→ WHAT THE TASK ASKS
Pull each line holding "code" out of the entries below.

→ INFORMATION SUPPLIED

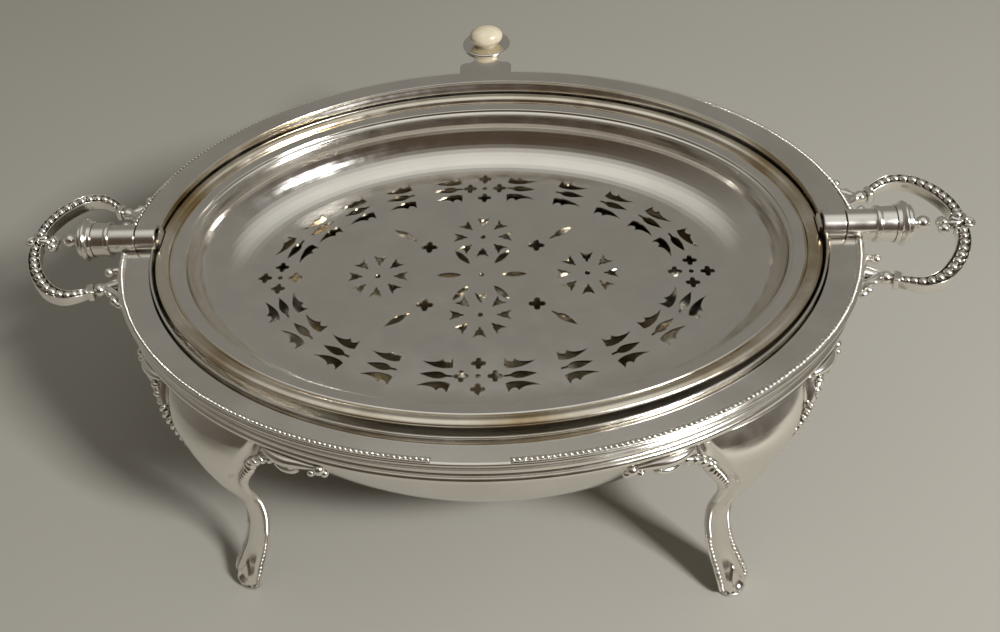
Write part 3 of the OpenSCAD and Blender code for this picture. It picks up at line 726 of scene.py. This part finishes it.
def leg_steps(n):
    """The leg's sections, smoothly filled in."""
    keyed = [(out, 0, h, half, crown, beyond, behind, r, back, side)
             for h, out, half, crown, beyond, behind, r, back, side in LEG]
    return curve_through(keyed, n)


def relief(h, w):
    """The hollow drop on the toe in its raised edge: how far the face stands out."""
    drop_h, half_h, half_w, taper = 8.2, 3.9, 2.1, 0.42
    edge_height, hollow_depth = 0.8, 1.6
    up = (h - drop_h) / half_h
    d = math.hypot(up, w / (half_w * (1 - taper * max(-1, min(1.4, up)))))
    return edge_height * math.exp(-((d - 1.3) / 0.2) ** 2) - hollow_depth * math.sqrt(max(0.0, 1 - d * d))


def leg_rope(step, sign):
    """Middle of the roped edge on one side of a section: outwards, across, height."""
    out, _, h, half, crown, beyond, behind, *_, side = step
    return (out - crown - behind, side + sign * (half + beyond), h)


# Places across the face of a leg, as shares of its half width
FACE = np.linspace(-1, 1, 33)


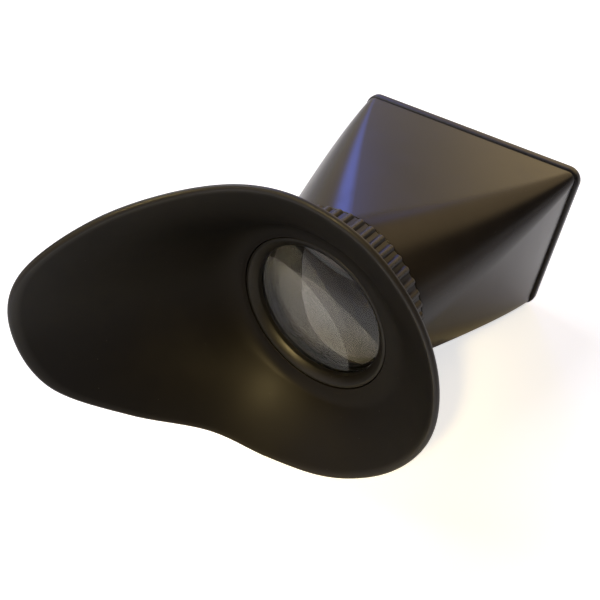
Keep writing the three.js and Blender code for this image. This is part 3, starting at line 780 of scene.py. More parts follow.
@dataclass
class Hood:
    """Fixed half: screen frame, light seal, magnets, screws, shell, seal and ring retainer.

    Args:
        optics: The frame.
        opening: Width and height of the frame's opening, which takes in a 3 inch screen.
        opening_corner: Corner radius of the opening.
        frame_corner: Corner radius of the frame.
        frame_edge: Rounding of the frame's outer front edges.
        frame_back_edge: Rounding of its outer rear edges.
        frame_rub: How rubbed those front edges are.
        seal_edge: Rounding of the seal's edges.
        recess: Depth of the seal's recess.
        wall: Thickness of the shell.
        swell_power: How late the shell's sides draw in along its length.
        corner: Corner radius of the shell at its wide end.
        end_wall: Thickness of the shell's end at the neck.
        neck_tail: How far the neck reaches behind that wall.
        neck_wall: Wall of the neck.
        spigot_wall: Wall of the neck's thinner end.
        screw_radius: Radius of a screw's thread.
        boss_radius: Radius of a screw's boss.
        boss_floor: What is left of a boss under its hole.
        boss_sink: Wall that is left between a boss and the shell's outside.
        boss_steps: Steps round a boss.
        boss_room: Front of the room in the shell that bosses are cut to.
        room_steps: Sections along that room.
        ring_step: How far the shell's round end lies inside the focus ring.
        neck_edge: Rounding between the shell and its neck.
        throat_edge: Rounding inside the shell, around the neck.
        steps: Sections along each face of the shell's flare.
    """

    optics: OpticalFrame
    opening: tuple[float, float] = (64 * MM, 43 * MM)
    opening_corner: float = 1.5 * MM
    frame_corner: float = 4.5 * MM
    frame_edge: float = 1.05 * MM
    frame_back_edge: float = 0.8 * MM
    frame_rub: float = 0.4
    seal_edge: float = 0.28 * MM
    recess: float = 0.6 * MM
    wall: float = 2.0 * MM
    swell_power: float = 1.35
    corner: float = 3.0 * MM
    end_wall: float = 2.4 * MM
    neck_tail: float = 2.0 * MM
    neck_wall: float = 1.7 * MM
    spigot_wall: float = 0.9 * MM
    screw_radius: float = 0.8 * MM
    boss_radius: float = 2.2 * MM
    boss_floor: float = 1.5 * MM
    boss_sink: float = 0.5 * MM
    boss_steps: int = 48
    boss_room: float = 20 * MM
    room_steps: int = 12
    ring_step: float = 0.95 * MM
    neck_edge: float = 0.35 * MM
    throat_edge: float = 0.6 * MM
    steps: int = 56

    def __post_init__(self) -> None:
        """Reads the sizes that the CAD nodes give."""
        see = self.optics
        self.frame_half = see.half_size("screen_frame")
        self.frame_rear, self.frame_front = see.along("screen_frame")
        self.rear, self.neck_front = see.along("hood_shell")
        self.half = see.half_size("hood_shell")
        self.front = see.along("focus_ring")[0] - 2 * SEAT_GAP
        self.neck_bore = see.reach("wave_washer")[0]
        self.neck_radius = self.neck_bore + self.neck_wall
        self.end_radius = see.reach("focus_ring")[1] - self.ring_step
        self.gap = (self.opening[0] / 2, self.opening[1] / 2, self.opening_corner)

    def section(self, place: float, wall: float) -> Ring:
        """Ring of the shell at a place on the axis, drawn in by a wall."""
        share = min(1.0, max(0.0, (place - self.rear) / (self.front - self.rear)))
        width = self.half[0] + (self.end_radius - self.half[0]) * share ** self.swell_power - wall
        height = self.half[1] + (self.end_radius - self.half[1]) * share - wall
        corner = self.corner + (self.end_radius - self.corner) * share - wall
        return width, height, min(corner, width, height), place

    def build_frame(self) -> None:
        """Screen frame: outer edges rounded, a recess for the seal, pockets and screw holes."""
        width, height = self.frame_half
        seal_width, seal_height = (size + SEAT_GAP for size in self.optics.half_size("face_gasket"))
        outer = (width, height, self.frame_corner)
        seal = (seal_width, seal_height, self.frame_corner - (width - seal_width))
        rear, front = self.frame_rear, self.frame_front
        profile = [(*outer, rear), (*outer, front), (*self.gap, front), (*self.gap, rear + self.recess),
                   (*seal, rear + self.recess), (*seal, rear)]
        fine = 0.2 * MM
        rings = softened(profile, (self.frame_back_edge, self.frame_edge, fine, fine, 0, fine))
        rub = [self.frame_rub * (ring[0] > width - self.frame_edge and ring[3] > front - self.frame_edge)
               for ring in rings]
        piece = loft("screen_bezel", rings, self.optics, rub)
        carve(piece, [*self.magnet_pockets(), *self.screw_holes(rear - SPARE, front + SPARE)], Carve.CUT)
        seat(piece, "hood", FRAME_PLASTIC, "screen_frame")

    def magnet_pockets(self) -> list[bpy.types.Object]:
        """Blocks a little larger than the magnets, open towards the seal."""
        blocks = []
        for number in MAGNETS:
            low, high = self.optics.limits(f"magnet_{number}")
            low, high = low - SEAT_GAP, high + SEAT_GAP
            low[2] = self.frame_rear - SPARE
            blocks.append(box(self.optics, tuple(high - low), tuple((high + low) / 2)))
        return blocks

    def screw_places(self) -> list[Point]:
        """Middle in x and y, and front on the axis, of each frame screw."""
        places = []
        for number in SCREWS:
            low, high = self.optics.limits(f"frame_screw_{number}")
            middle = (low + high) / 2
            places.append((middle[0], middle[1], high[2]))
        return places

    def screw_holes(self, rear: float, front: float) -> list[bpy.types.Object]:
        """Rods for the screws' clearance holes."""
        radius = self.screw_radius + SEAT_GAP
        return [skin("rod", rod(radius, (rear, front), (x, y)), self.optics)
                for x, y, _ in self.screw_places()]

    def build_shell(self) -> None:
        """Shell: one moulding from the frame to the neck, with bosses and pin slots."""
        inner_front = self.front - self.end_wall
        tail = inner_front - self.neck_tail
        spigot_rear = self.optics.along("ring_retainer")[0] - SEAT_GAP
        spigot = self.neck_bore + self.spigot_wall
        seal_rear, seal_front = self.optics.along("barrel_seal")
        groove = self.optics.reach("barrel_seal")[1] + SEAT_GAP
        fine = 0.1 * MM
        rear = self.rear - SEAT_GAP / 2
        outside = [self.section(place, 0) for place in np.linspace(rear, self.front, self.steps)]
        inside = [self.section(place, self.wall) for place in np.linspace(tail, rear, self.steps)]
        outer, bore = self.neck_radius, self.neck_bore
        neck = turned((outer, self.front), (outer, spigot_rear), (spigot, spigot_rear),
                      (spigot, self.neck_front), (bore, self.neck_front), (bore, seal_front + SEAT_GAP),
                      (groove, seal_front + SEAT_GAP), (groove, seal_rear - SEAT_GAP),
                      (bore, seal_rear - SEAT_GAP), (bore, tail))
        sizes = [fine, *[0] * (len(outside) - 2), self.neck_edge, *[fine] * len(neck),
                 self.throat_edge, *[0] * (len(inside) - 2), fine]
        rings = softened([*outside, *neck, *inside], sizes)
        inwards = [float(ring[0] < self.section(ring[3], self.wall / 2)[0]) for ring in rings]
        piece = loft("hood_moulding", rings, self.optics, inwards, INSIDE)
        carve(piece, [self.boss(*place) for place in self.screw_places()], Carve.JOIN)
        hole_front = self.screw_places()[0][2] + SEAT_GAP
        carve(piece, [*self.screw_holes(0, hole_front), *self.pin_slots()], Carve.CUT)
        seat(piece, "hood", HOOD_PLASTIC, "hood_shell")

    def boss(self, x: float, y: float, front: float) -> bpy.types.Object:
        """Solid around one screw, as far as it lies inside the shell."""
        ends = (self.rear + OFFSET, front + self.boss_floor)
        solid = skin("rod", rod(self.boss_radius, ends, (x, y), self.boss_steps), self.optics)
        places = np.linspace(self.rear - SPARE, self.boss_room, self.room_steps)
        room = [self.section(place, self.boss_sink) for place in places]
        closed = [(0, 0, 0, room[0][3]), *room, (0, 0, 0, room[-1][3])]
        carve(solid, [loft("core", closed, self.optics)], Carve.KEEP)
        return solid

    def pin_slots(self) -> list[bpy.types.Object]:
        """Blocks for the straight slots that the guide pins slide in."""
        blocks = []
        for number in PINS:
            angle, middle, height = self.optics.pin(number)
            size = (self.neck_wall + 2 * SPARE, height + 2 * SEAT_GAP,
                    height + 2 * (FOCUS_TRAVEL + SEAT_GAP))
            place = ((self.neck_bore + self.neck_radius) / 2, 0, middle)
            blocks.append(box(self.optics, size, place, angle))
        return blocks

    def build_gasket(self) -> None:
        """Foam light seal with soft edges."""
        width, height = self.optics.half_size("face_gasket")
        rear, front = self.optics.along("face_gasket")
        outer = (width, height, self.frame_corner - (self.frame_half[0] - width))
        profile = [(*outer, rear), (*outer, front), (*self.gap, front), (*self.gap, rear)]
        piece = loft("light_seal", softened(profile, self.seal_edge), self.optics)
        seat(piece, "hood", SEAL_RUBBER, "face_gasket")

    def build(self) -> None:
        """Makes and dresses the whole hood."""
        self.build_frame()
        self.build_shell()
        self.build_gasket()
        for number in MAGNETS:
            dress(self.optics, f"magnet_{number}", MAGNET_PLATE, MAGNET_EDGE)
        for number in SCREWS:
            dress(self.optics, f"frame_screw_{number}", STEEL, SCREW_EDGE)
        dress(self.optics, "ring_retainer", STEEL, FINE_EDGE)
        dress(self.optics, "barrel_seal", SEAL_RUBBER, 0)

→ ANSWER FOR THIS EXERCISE
Write part 3 of the OpenSCAD and Blender code for this picture. It picks up at line 726 of scene.py. This part finishes it.
Keep writing the three.js and Blender code for this image. This is part 3, starting at line 780 of scene.py. More parts follow.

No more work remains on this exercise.